We’ve been experimenting with building a dedicated UGC subcontracting network for about 18 months now, and I’m realizing that “sustainable” doesn’t mean just adding partners and hoping it works. It means creating a system where partners actually want to stay, keep delivering quality, and refer other partners.
When we started, I treated subcontractors like vendors—transactional relationships with project-to-project agreements. We’d give them a brief, they’d deliver, we’d move on. Sounds efficient, but the retention was terrible. Good partners would disappear, and we’d constantly be onboarding and training new people.
Everything changed when I shifted to treating the network as an ecosystem. Now we:
Share playbooks and best practices openly. Instead of keeping our client strategies close, we document what works and share it with partners. It raises the overall quality of work we get back, and partners feel like they’re part of something bigger than just one-off projects.
Formalize onboarding so it actually scales. We built a 2-week onboarding track with templates, examples, communication norms, and market context. Now new partners can start delivering quality work instead of a month of confusion.

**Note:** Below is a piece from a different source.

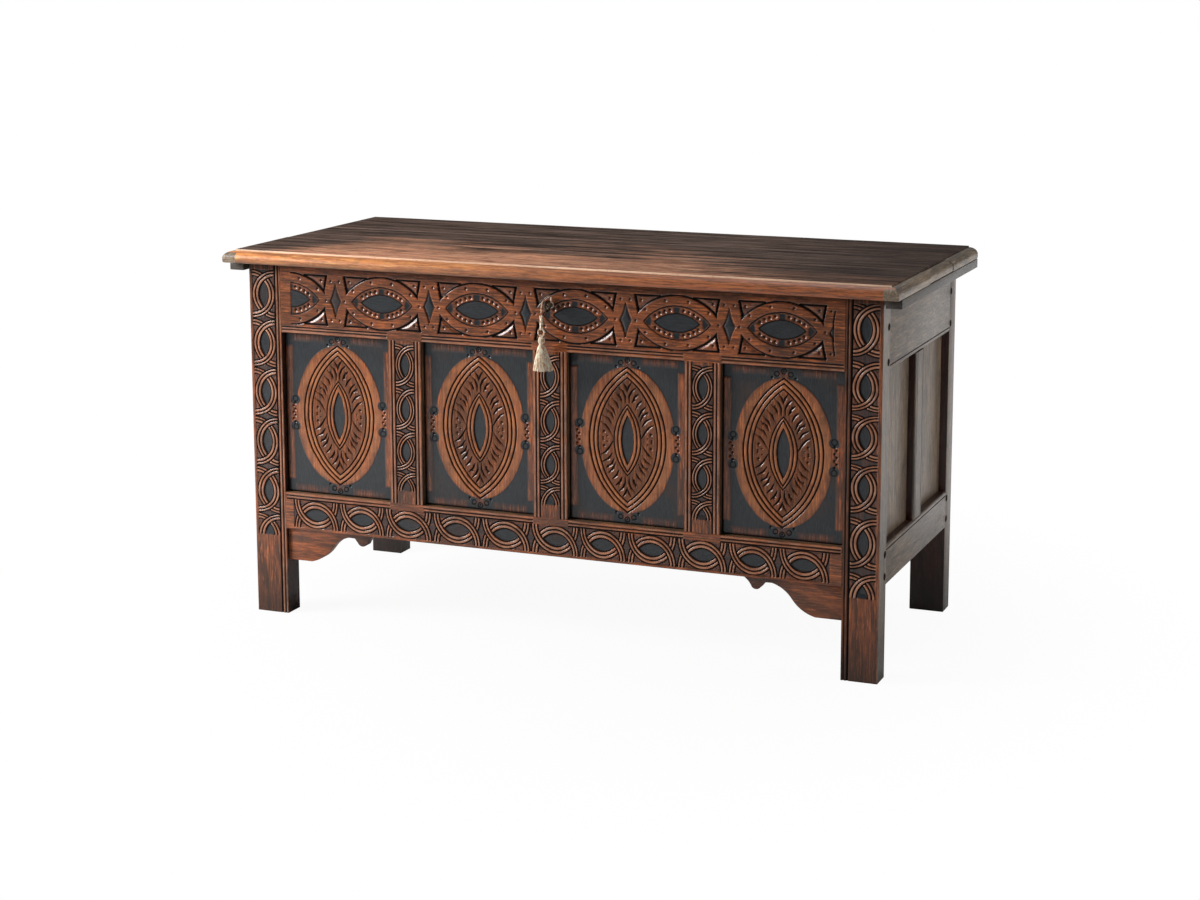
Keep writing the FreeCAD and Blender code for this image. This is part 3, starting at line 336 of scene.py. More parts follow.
@made_once
def metal(f, colour, roughness, rust=0.35):
    """Forged metal, pitted and browned in patches."""
    pits = f.noise(f.place, 420.0, 4.0, 0.65)
    patch = f.noise(f.place, 70.0, 3.0)
    worn = f.mix(f.step(pits, 0.42, 0.62), colour, shade(colour, 1.35))
    browned = f.layer(worn, patch, 0.45, 0.68, rust, (0.24, 0.15, 0.10))
    shine = f.step(pits, 0.3, 0.7, roughness - 0.1, roughness + 0.14)
    return f.surface(browned, shine, f.bump(pits, 0.25 * MM), Metallic=0.9)


@made_once
def thread(f, shade_patch_share):
    """Silk thread in long strands, some of them yellowed, with brown patches as painted shade between the
    strands.
    """
    strands = f.noise(f.stretched((5.0, 5.0, 0.22)), 90.0, 3.0, 0.6)
    patch = f.noise(f.place, 210.0, 2.0)
    tone = f.mix(f.step(strands, 0.38, 0.54), (0.78, 0.57, 0.36), colours().silk)
    tone = f.layer(tone, patch, 0.46, 0.58, shade_patch_share, (0.62, 0.40, 0.22))
    return f.surface(tone, 0.55, f.bump(strands, 0.3 * MM), Sheen_Weight=0.5, Sheen_Roughness=0.35)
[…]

Pay fairly and predictably. This one’s obvious but easy to skip. We set standard rates for different deliverable types, so partners know what they’re earning upfront. No negotiation per project—that just creates friction.
Create knowledge exchange spaces. We have monthly partner calls where people share wins, ask questions, and learn from each other. Partners who might never talk otherwise end up collaborating.
The surprising part? This costs us more time upfront but saves massive time in execution. A new partner who comes in through our formalized system delivers acceptable work 70% faster than partners we used to onboard ad-hoc.
How are you approaching retention and quality in your partner network? Are you seeing partners stick around, or is it still a constant churn situation?